Wisconsin Secretary of State Doug La Follette | Official Photo
Former Wisconsin Secretary of State Doug La Follette | Official Photo

The resolution, coauthored by the two top leaders each in the Senate and the Assembly, follows Friday’s abrupt resignation of Doug La Follette less than three months into his 12th term in the post after he was reelected in November.

Evers announced La Follette’s resignation and his appointment of Godlewski, Wisconsin state treasurer from 2019 through the end of 2022, to serve as secretary of state Friday morning.

Late Friday afternoon, Senate Majority Leader Devin LeMahieu (R-Oostburg) denounced the decision. “This suggests a pre-meditated action to award the power of incumbency to a partisan ally. It is an insult to voters of Wisconsin and our democratic process,” he said in a statement that urged Evers to call a special election to fill the post instead.

Monday, LeMahieu, along with Senate President Chris Kapenga (R-Delafield), Assembly Speaker Robin Vos (R-Rochester) and Assembly Majority Leader Tyler August (R-Lake Geneva) introduced a resolution to that effect.

Senate Joint Resolution 21 “calls on Governor Tony Evers to exercise his powers under section 8.50 (4) (c) of the Wisconsin Statutes and call an immediate special election to fill the vacancy in the Office of Secretary of State.” The Senate leaders put the resolution on Wednesday’s floor session schedule.

In the November 2022 election, the closest ever since La Follette began his tenure as secretary of state four decades ago, Republican challenger Amy Loudenbeck came within 7,000 votes of winning.

State law doesn’t appear to require a special election, however, says Barry Burden, director of the Elections Research Center at the University of Wisconsin-Madison.

Barry Burden, professor in the Department of Political Science and director of the Elections Research Center
Barry Burden, political science professor and director of the Elections Research Center at the UW-Madison (photo: UW-Madison)

Statute 17.19 states that the governor gets to appoint replacements whenever there is a vacancy [in an elected office] and the replacements serve until an election is held,” Burden says. “That could be the regular election at the end of the term or until a special election is held.”
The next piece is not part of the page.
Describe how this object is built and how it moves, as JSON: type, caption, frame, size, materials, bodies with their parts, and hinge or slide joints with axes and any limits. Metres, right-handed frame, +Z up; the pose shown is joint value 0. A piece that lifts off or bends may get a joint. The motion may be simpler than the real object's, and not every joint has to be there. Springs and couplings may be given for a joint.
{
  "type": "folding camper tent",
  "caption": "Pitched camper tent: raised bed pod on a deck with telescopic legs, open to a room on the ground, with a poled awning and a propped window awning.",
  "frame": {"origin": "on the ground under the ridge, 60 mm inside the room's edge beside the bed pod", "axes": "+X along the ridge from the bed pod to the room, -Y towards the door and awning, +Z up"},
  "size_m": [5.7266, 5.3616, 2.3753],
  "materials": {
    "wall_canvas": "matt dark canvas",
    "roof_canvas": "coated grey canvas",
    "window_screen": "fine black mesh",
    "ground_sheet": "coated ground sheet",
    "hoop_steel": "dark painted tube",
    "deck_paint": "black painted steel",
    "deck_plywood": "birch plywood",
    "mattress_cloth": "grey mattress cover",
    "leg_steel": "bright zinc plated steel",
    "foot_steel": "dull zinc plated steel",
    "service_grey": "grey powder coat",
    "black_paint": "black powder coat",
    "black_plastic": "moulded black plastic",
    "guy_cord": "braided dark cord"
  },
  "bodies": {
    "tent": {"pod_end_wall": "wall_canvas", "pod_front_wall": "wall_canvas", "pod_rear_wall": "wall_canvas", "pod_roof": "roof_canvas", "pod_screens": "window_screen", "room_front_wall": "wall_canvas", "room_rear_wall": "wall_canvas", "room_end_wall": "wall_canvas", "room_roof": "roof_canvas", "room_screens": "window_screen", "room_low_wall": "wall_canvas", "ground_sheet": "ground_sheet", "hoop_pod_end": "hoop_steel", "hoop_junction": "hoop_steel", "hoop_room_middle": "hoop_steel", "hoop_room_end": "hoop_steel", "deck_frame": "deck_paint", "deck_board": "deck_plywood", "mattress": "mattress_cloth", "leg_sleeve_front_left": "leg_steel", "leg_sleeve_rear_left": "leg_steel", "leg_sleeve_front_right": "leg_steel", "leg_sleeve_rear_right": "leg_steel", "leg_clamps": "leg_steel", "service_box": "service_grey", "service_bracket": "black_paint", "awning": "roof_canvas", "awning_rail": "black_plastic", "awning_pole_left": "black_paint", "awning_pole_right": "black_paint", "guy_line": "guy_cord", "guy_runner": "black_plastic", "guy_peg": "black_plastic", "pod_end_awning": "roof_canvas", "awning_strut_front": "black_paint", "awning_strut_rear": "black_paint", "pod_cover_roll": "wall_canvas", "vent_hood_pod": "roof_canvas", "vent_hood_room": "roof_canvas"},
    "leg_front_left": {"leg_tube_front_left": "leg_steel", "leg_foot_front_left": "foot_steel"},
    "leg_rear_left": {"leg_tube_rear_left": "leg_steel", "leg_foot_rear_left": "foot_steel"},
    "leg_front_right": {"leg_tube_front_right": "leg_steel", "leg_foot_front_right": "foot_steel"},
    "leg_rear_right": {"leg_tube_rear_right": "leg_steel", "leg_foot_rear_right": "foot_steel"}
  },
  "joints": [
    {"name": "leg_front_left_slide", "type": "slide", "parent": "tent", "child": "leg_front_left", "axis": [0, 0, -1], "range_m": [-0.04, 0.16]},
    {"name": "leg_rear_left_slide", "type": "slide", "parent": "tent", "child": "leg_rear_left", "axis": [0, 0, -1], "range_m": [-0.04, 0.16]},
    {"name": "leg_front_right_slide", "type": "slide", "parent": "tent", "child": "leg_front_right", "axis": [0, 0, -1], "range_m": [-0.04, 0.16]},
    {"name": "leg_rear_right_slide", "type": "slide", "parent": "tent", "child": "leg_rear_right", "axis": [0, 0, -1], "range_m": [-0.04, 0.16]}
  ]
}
The statute says that for secretary of state, treasurer, attorney general or state superintendent, a vacancy is filled “by appointment by the governor, and a person so appointed shall hold office until a successor is elected, as provided in [statute] 8.50, and qualifies, but if no such election is held, the person so appointed shall hold office for the residue of the unexpired term.”
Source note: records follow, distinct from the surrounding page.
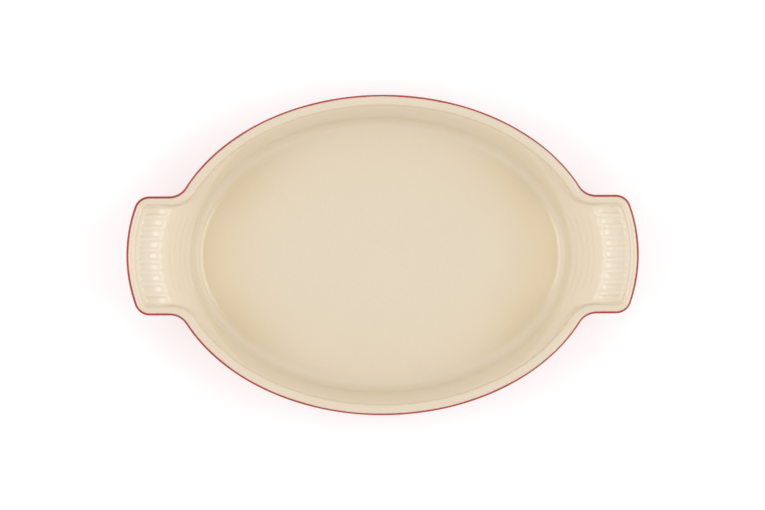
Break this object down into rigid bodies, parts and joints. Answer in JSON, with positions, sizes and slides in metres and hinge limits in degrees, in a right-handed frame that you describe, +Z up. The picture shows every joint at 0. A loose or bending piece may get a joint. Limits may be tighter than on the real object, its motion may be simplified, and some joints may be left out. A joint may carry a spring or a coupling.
{
  "type": "gratin dish",
  "caption": "Oval glazed stoneware gratin dish with a shallow basin, a rounded rim, a fluted tab handle at each end and a bare foot ring.",
  "frame": {"origin": "centre of the flat face of the foot ring, on the surface that the dish stands on", "axes": "+Z up, +X along the long axis from the left handle to the right handle, +Y across the dish"},
  "size_m": [0.28, 0.175, 0.048],
  "materials": {
    "stoneware": "matt, bare fired clay",
    "cream_glaze": "gloss",
    "red_glaze": "gloss"
  },
  "bodies": {
    "root": {"stoneware_body": "stoneware", "left_handle": "stoneware", "right_handle": "stoneware", "foot_ring": "stoneware", "inner_glaze": "cream_glaze", "outer_glaze": "red_glaze", "base_glaze": "red_glaze"}
  },
  "joints": []
}
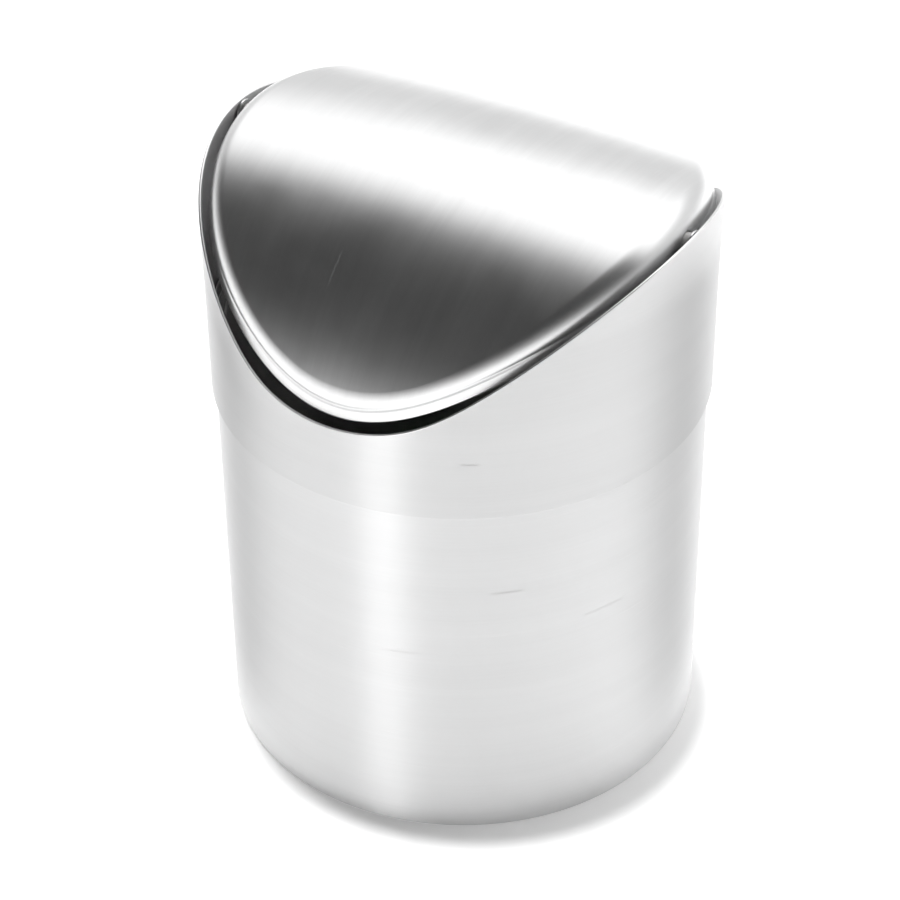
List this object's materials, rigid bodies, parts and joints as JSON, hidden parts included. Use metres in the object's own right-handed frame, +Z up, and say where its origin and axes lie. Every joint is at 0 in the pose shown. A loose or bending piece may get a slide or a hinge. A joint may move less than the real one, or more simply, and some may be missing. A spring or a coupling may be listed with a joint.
{
  "type": "wastebasket",
  "caption": "Small round countertop bin: straight can, slip-on collar with a saddle-cut rim, and a vaulted lid that swings on two side pivots.",
  "frame": {"origin": "centre of the base, on the floor plane", "axes": "+Z up, front at -Y, lid pivot line along X"},
  "size_m": [0.121, 0.1202, 0.1575],
  "materials": {
    "can_steel": "brushed around the can",
    "base_steel": "plain mill finish",
    "collar_steel": "brushed around the band",
    "seat_steel": "plain mill finish",
    "lid_steel": "fine satin brushed along the pivot line",
    "stud_steel": "turned",
    "bush_nylon": "natural nylon",
    "nut_steel": "spring steel"
  },
  "bodies": {
    "can": {"can_wall": "can_steel", "can_base": "base_steel"},
    "collar": {"collar": "collar_steel", "seat_ring": "seat_steel", "pivot_stud_right": "stud_steel", "pivot_stud_left": "stud_steel", "push_nut_right": "nut_steel", "push_nut_left": "nut_steel"},
    "lid": {"lid": "lid_steel", "pivot_bush_right": "bush_nylon", "pivot_bush_left": "bush_nylon"}
  },
  "joints": [
    {"name": "collar_lift", "type": "slide", "parent": "can", "child": "collar", "axis": [0, 0, 1], "range_m": [0, 0.06]},
    {"name": "lid_swing", "type": "hinge", "parent": "collar", "child": "lid", "pos_m": [0, 0, 0.1488], "axis": [1, 0, 0], "continuous": true}
  ]
}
Statute 8.50,  which governs special elections, specifies when they “shall” be held for a number of offices, primarily seats in the state Legislature, in the U.S. House and the U.S. Senate.

But 8.50(4)(c), which refers to vacancies for the attorney general, secretary of state, state treasurer and superintendent of public instruction, “indicates that a governor ‘may’ hold a special election, but it does not seem to be required,” Burden says.
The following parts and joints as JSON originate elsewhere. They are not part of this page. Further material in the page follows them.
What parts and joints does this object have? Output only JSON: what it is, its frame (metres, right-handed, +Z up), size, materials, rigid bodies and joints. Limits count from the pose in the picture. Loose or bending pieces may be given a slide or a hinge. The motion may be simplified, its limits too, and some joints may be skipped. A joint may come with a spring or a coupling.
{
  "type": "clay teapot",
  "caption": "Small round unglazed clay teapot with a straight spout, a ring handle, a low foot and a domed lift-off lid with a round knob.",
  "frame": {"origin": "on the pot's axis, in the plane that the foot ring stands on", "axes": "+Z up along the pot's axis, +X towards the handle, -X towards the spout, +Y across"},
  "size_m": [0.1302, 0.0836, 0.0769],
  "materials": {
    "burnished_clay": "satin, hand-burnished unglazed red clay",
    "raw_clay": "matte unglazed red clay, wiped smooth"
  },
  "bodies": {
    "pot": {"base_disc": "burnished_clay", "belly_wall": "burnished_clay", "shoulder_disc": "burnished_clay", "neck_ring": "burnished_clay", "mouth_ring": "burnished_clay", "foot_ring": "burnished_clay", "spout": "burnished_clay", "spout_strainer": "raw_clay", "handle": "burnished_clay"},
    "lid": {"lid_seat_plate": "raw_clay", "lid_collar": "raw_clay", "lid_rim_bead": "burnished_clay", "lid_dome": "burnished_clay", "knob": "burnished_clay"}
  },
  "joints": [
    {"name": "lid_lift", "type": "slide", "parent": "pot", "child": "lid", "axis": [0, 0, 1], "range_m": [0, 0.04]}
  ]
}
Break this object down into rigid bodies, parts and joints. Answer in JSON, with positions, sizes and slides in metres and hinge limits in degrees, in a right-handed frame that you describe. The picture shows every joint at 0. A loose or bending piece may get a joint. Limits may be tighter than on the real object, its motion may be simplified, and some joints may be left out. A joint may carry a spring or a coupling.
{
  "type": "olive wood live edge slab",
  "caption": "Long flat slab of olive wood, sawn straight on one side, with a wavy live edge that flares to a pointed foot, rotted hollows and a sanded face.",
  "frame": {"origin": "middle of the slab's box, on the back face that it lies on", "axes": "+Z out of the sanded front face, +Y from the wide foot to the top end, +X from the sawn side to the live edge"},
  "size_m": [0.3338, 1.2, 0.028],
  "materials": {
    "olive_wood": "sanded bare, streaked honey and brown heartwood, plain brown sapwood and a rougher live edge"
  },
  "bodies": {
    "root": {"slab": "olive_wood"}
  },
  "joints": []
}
Nevertheless, Burden adds, “It is obviously unusual for a candidate who was just elected to a four-year term to resign two months after inauguration and for a replacement to serve essentially all of that term.”

At a news conference Tuesday, Evers rejected the suggestion from the state Republican party that La Follette’s abrupt resignation and Godlewski’s appointment to succeed him were cooked up when Godlewski dropped out of the Democratic U.S. Senate primary race less than two weeks before the election.

Evers said he first learned of La Follette’s plan to retire “last Tuesday, or whenever the letter was written,” and that he spoke with Godlewski “for the first time on this issue last Wednesday.”

He said he appointed her “because her previous position in the state intersected significantly with Doug.” As state treasurer Godlewski sat on the Board of Commissioners of Public Lands with La Follette, “which is a really important part of that job,” Evers added. “And so she will be a perfect fit for that [in the secretary of state’s office]. And that’s why I appointed her.”

Evers noted that when he first took office as governor and resigned his post as state superintendent, he appointed his replacement for the balance of that term.

“Why did I not hear [similar objections] when I appointed Carolyn Stanford Taylor as state superintendent of public instruction, which I would argue is even a more high profile job than secretary of state?” Evers asked.

He and La Follette spoke very rarely, and the secretary of state departed because he was “sick of this stuff,” Evers said. “He left, I appointed [a] completely competent person to do the work. And that’s the story.”